→ **Exercise description**
The records below are to be quoted in full; please keep every word exact.

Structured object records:

⁂

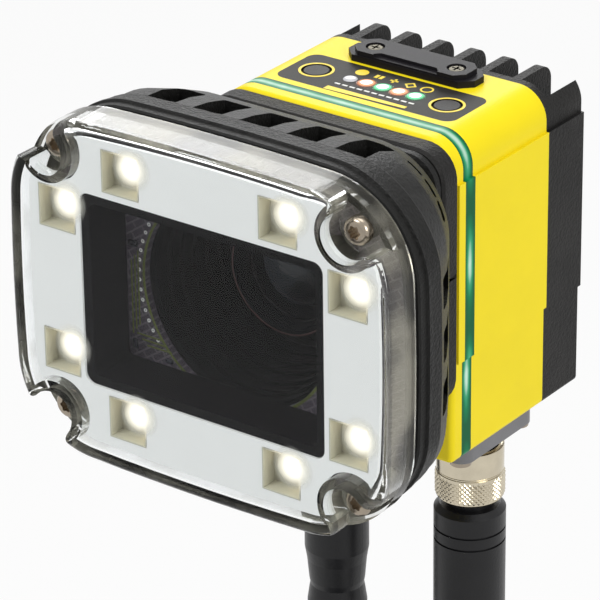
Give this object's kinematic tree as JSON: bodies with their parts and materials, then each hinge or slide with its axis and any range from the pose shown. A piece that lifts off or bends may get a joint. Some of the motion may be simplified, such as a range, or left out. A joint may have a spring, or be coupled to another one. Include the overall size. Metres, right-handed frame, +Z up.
{
  "type": "machine vision camera",
  "caption": "Box camera with a finned rear housing, square adapter, lit ring light under a clear cover, sprung keys on top and plugged cables below.",
  "frame": {"origin": "middle of the four threaded mounting bosses, in the plane of their rear faces", "axes": "+Z up, -Y the way the camera looks, +X to the camera's left-hand side seen from behind"},
  "size_m": [0.0956, 0.1114, 0.2998],
  "materials": {
    "black_cast": "fine-textured black powder coat",
    "yellow_plastic": "satin yellow",
    "green_light": "milky clear, lit green",
    "panel_print": "printed black sheet",
    "lamp_lens": "clear lamp rods, lit",
    "circuit_board": "solder mask",
    "button_black": "satin black",
    "black_plastic": "spark-eroded texture",
    "steel_screw": "bright screws",
    "steel_sheet": "bright sheet",
    "black_anodised": "matt black anodised",
    "lens_glass": "coated",
    "chip": "dark sensor under its cover",
    "brass_post": "bright",
    "black_rubber": "matt",
    "clear_plastic": "clear moulding",
    "white_sheet": "white satin",
    "light_board": "dark solder mask",
    "warm_lamp": "clear optics, lit warm white",
    "black_gloss": "black",
    "grey_plate": "dark grey",
    "nickel": "nickel plated brass",
    "plug_black": "satin black moulding",
    "cable_black": "satin jacket",
    "tie_fabric": "hook and loop"
  },
  "bodies": {
    "camera": {"heat_sink_housing": "black_cast", "body_cover": "yellow_plastic", "light_pipe": "green_light", "control_panel": "panel_print", "status_lamps": "lamp_lens", "key_board": "circuit_board", "card_cover": "black_plastic", "card_cover_screws": "steel_screw", "card_socket": "steel_sheet", "front_plate": "black_cast", "lens_barrel": "black_anodised", "front_lens": "lens_glass", "rear_lens": "lens_glass", "sensor_board": "circuit_board", "image_sensor": "chip", "main_board": "circuit_board", "board_posts": "brass_post", "light_adapter": "black_plastic", "light_hood": "black_plastic", "light_housing": "black_plastic", "light_seal": "black_rubber", "clear_cover": "clear_plastic", "cover_screws": "steel_screw", "reflector": "white_sheet", "light_board": "light_board", "board_pads": "black_rubber", "lamp_optics": "warm_lamp", "window_frame": "black_gloss", "connector_plate": "grey_plate", "plate_screws": "steel_screw", "power_connector": "nickel", "network_connector": "nickel", "power_plug": "plug_black", "network_plug": "plug_black", "power_seal": "black_rubber", "network_seal": "black_rubber", "power_cable": "cable_black", "network_cable": "cable_black", "power_cable_end": "cable_black", "network_cable_end": "cable_black", "power_coil": "cable_black", "network_coil": "cable_black", "power_coil_ties": "tie_fabric", "network_coil_ties": "tie_fabric", "network_jack": "plug_black"},
    "left_button": {"left_button": "button_black"},
    "right_button": {"right_button": "button_black"},
    "power_nut": {"power_nut": "nickel"},
    "network_nut": {"network_nut": "nickel"}
  },
  "joints": [
    {"name": "left_button_press", "type": "slide", "parent": "camera", "child": "left_button", "axis": [0, 0, -1], "range_m": [0, 0.0004], "stiffness_N_per_m": 3000, "springref_m": -0.0003},
    {"name": "right_button_press", "type": "slide", "parent": "camera", "child": "right_button", "axis": [0, 0, -1], "range_m": [0, 0.0004], "stiffness_N_per_m": 3000, "springref_m": -0.0003},
    {"name": "power_nut_turn", "type": "hinge", "parent": "camera", "child": "power_nut", "pos_m": [0.018, -0.024, -0.05], "axis": [0, 0, 1], "continuous": true},
    {"name": "network_nut_turn", "type": "hinge", "parent": "camera", "child": "network_nut", "pos_m": [-0.018, -0.024, -0.05], "axis": [0, 0, 1], "continuous": true}
  ]
}
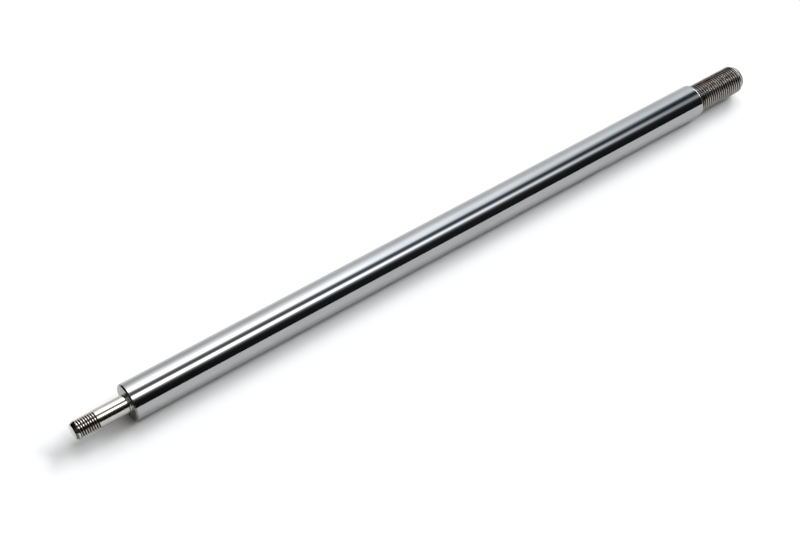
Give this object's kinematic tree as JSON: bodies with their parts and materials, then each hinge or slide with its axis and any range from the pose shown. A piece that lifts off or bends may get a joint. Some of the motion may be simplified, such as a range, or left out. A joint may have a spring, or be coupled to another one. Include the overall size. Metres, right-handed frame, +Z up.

⁂

→ **Result for this task**
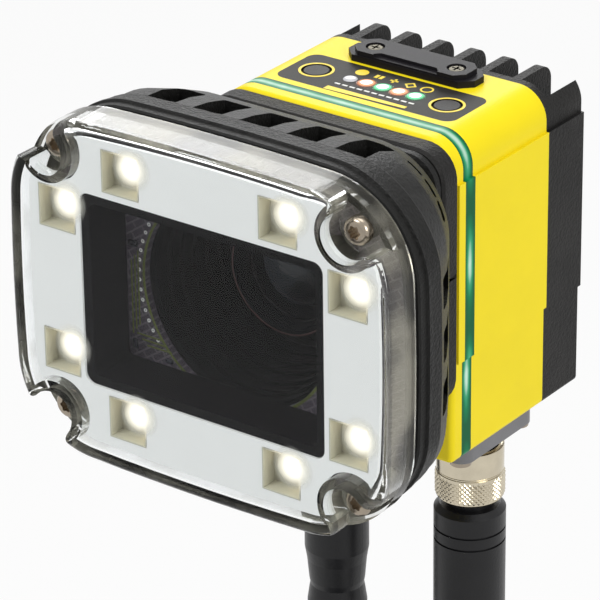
Give this object's kinematic tree as JSON: bodies with their parts and materials, then each hinge or slide with its axis and any range from the pose shown. A piece that lifts off or bends may get a joint. Some of the motion may be simplified, such as a range, or left out. A joint may have a spring, or be coupled to another one. Include the overall size. Metres, right-handed frame, +Z up.
{
  "type": "machine vision camera",
  "caption": "Box camera with a finned rear housing, square adapter, lit ring light under a clear cover, sprung keys on top and plugged cables below.",
  "frame": {"origin": "middle of the four threaded mounting bosses, in the plane of their rear faces", "axes": "+Z up, -Y the way the camera looks, +X to the camera's left-hand side seen from behind"},
  "size_m": [0.0956, 0.1114, 0.2998],
  "materials": {
    "black_cast": "fine-textured black powder coat",
    "yellow_plastic": "satin yellow",
    "green_light": "milky clear, lit green",
    "panel_print": "printed black sheet",
    "lamp_lens": "clear lamp rods, lit",
    "circuit_board": "solder mask",
    "button_black": "satin black",
    "black_plastic": "spark-eroded texture",
    "steel_screw": "bright screws",
    "steel_sheet": "bright sheet",
    "black_anodised": "matt black anodised",
    "lens_glass": "coated",
    "chip": "dark sensor under its cover",
    "brass_post": "bright",
    "black_rubber": "matt",
    "clear_plastic": "clear moulding",
    "white_sheet": "white satin",
    "light_board": "dark solder mask",
    "warm_lamp": "clear optics, lit warm white",
    "black_gloss": "black",
    "grey_plate": "dark grey",
    "nickel": "nickel plated brass",
    "plug_black": "satin black moulding",
    "cable_black": "satin jacket",
    "tie_fabric": "hook and loop"
  },
  "bodies": {
    "camera": {"heat_sink_housing": "black_cast", "body_cover": "yellow_plastic", "light_pipe": "green_light", "control_panel": "panel_print", "status_lamps": "lamp_lens", "key_board": "circuit_board", "card_cover": "black_plastic", "card_cover_screws": "steel_screw", "card_socket": "steel_sheet", "front_plate": "black_cast", "lens_barrel": "black_anodised", "front_lens": "lens_glass", "rear_lens": "lens_glass", "sensor_board": "circuit_board", "image_sensor": "chip", "main_board": "circuit_board", "board_posts": "brass_post", "light_adapter": "black_plastic", "light_hood": "black_plastic", "light_housing": "black_plastic", "light_seal": "black_rubber", "clear_cover": "clear_plastic", "cover_screws": "steel_screw", "reflector": "white_sheet", "light_board": "light_board", "board_pads": "black_rubber", "lamp_optics": "warm_lamp", "window_frame": "black_gloss", "connector_plate": "grey_plate", "plate_screws": "steel_screw", "power_connector": "nickel", "network_connector": "nickel", "power_plug": "plug_black", "network_plug": "plug_black", "power_seal": "black_rubber", "network_seal": "black_rubber", "power_cable": "cable_black", "network_cable": "cable_black", "power_cable_end": "cable_black", "network_cable_end": "cable_black", "power_coil": "cable_black", "network_coil": "cable_black", "power_coil_ties": "tie_fabric", "network_coil_ties": "tie_fabric", "network_jack": "plug_black"},
    "left_button": {"left_button": "button_black"},
    "right_button": {"right_button": "button_black"},
    "power_nut": {"power_nut": "nickel"},
    "network_nut": {"network_nut": "nickel"}
  },
  "joints": [
    {"name": "left_button_press", "type": "slide", "parent": "camera", "child": "left_button", "axis": [0, 0, -1], "range_m": [0, 0.0004], "stiffness_N_per_m": 3000, "springref_m": -0.0003},
    {"name": "right_button_press", "type": "slide", "parent": "camera", "child": "right_button", "axis": [0, 0, -1], "range_m": [0, 0.0004], "stiffness_N_per_m": 3000, "springref_m": -0.0003},
    {"name": "power_nut_turn", "type": "hinge", "parent": "camera", "child": "power_nut", "pos_m": [0.018, -0.024, -0.05], "axis": [0, 0, 1], "continuous": true},
    {"name": "network_nut_turn", "type": "hinge", "parent": "camera", "child": "network_nut", "pos_m": [-0.018, -0.024, -0.05], "axis": [0, 0, 1], "continuous": true}
  ]
}
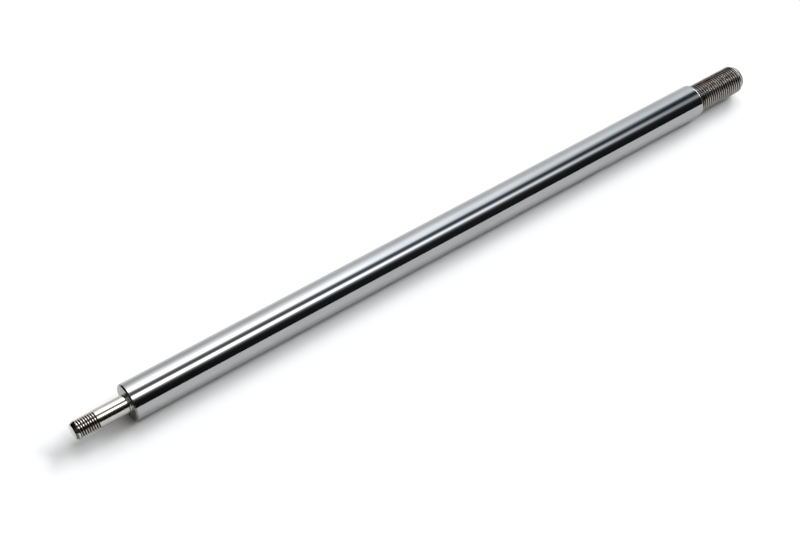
Give this object's kinematic tree as JSON: bodies with their parts and materials, then each hinge or slide with its axis and any range from the pose shown. A piece that lifts off or bends may get a joint. Some of the motion may be simplified, such as a range, or left out. A joint may have a spring, or be coupled to another one. Include the overall size. Metres, right-handed frame, +Z up.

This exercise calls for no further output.